**Task statement**
Each line that follows should be printed again exactly as it stands.

----

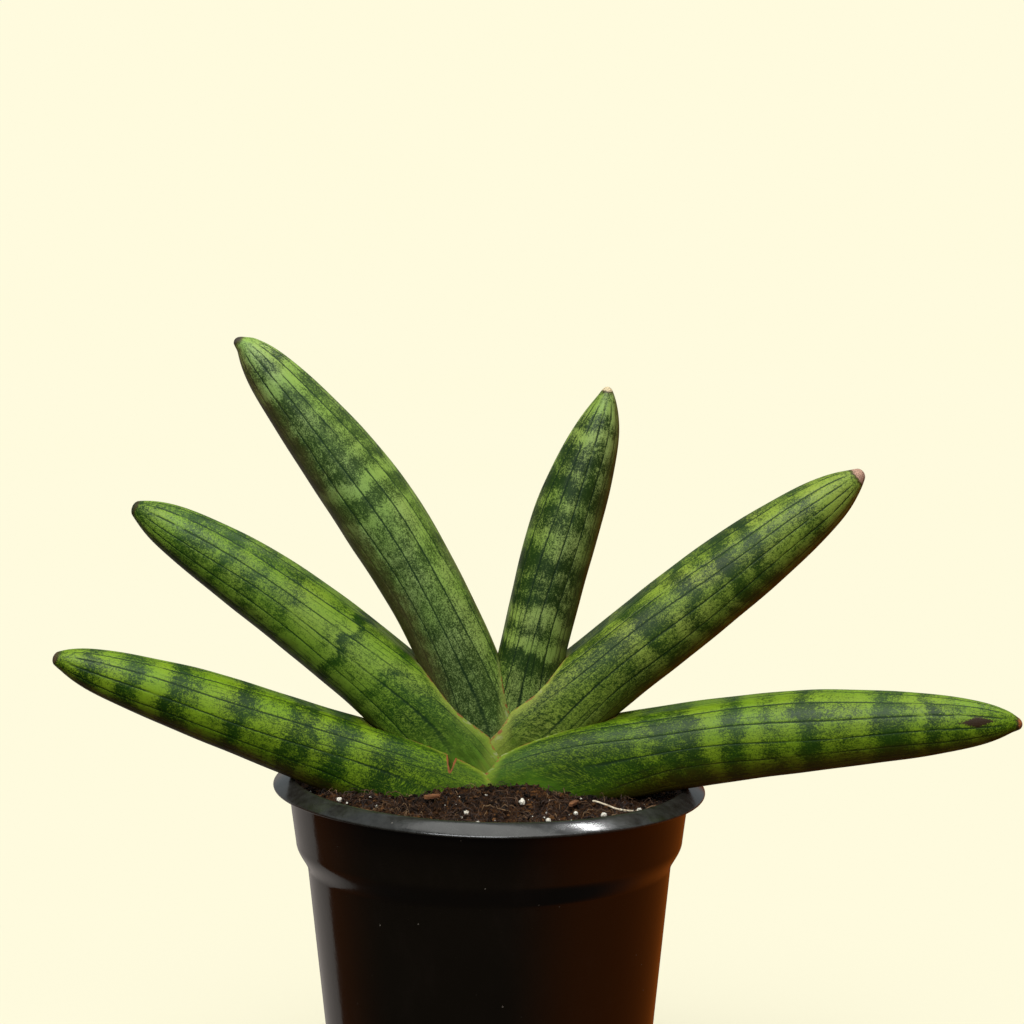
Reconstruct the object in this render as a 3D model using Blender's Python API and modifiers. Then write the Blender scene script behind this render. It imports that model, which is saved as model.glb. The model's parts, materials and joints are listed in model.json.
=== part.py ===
"""Potted snake plant: a fan of six thick cylindrical leaves whose bases clasp each other, growing in peat in a thin nursery pot.

Metres, +Z up. The origin is the centre of the pot's flat bottom. The fan stands in the XZ plane, with the longest spread along X.
"""

import math

import bmesh
import bpy
from mathutils import Matrix, Vector, noise

MM = 0.001

# Pot, in mm. Heights are above the bottom face.
POT_HEIGHT = 110.0
RIM_RADIUS = 60.0
LIP_HEIGHT = 3.3
LIP_FALL = 2.6  # the lip slopes down by this to its outer edge
LIP_INNER_RADIUS = 54.7
BAND_TOP_RADIUS = 55.8
BAND_LOW_RADIUS = 53.8
BAND_LOW = 17.9  # below the rim
STEP_RADIUS = 50.6
STEP_LOW = 25.1  # below the rim
BASE_RADIUS = 42.0
WALL = 1.1
FLOOR = 1.3
CORNER = 3.0
LIP_DROP = 0.5  # the soft rim is warped: its front and back hang by this
LIP_SAG = -0.2  # its two sides stand higher by this
LIP_TILT = 1.45  # and its right side, pressed by a leaf, hangs lower than its left by twice this
SAG_REACH = 10.0  # how far below the rim the wall gives with it
POT_STEPS = 72
DRAIN_HOLES = 8
DRAIN_RADIUS = 4.5
DRAIN_RING = 31.0

# Soil, in mm below the rim.
SOIL_EDGE = 5.0
SOIL_CROWN = -0.5
MOUND_RADIUS = 34.0
GAP = 0.3
SOIL_GAP = 0.42
BANK_HEIGHT, BANK_X, BANK_Y, BANK_LONG, BANK_WIDE = 3.8, -40.0, -20.0, 13.0, 12.0  # peat heaped against the far left leaf

# Crown, in mm. The leaves' bases share one level, where the rootstock carries them.
CROWN_X = 1.5
LEAF_BASE = -15.0  # from the rim
SHEATH_POWER = 4.0  # superellipse power of a clasping base: flat faced, round cornered
SHEATH_END = 62.0  # along the leaf, where the section is a plain ellipse again
BASE_WIDEN = 30.0
DEPTH_START, DEPTH_END = 20.0, 62.0
ROUNDNESS = 0.97  # depth over height of the free leaf
LEAF_SECTIONS = 24
LEAF_SIDES = 20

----

**Response below**
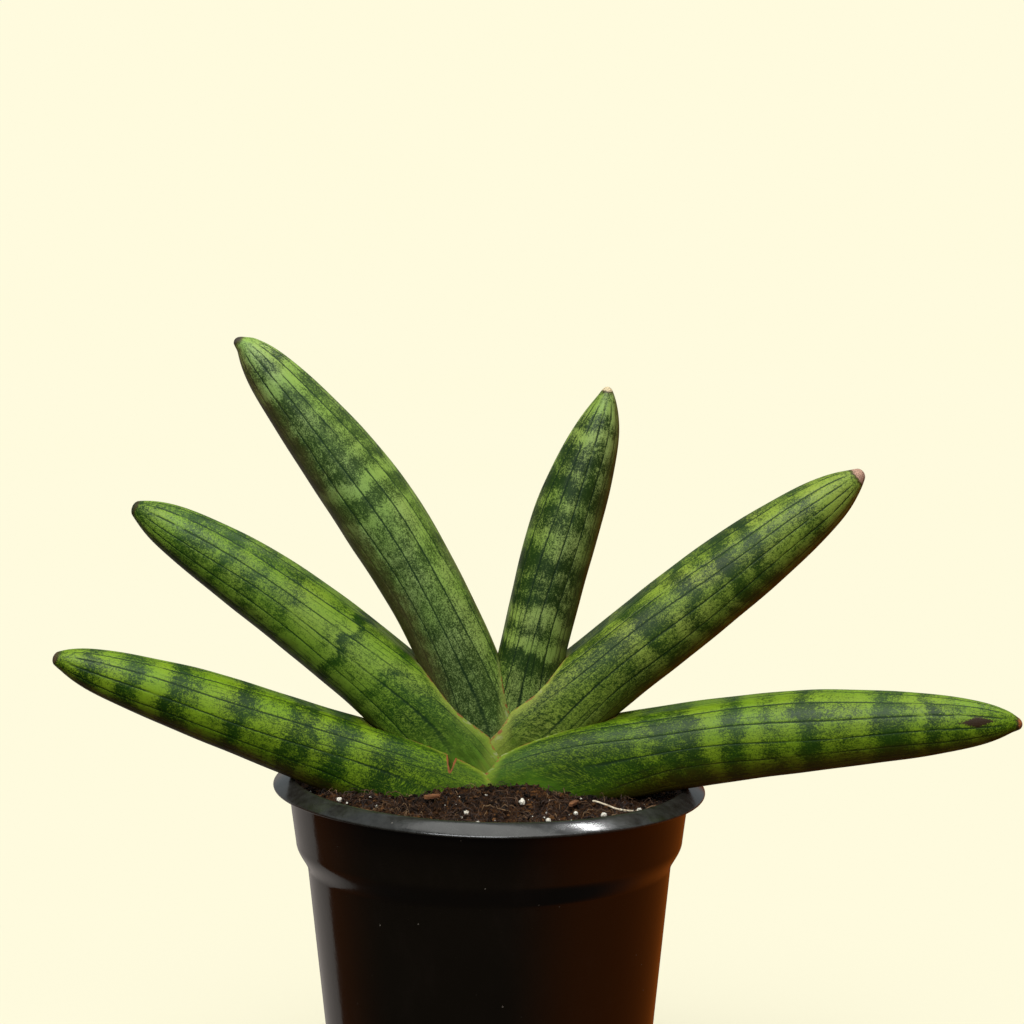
Reconstruct the object in this render as a 3D model using Blender's Python API and modifiers. Then write the Blender scene script behind this render. It imports that model, which is saved as model.glb. The model's parts, materials and joints are listed in model.json.
=== part.py ===
"""Potted snake plant: a fan of six thick cylindrical leaves whose bases clasp each other, growing in peat in a thin nursery pot.

Metres, +Z up. The origin is the centre of the pot's flat bottom. The fan stands in the XZ plane, with the longest spread along X.
"""

import math

import bmesh
import bpy
from mathutils import Matrix, Vector, noise

MM = 0.001

# Pot, in mm. Heights are above the bottom face.
POT_HEIGHT = 110.0
RIM_RADIUS = 60.0
LIP_HEIGHT = 3.3
LIP_FALL = 2.6  # the lip slopes down by this to its outer edge
LIP_INNER_RADIUS = 54.7
BAND_TOP_RADIUS = 55.8
BAND_LOW_RADIUS = 53.8
BAND_LOW = 17.9  # below the rim
STEP_RADIUS = 50.6
STEP_LOW = 25.1  # below the rim
BASE_RADIUS = 42.0
WALL = 1.1
FLOOR = 1.3
CORNER = 3.0
LIP_DROP = 0.5  # the soft rim is warped: its front and back hang by this
LIP_SAG = -0.2  # its two sides stand higher by this
LIP_TILT = 1.45  # and its right side, pressed by a leaf, hangs lower than its left by twice this
SAG_REACH = 10.0  # how far below the rim the wall gives with it
POT_STEPS = 72
DRAIN_HOLES = 8
DRAIN_RADIUS = 4.5
DRAIN_RING = 31.0

# Soil, in mm below the rim.
SOIL_EDGE = 5.0
SOIL_CROWN = -0.5
MOUND_RADIUS = 34.0
GAP = 0.3
SOIL_GAP = 0.42
BANK_HEIGHT, BANK_X, BANK_Y, BANK_LONG, BANK_WIDE = 3.8, -40.0, -20.0, 13.0, 12.0  # peat heaped against the far left leaf

# Crown, in mm. The leaves' bases share one level, where the rootstock carries them.
CROWN_X = 1.5
LEAF_BASE = -15.0  # from the rim
SHEATH_POWER = 4.0  # superellipse power of a clasping base: flat faced, round cornered
SHEATH_END = 62.0  # along the leaf, where the section is a plain ellipse again
BASE_WIDEN = 30.0
DEPTH_START, DEPTH_END = 20.0, 62.0
ROUNDNESS = 0.97  # depth over height of the free leaf
LEAF_SECTIONS = 24
LEAF_SIDES = 20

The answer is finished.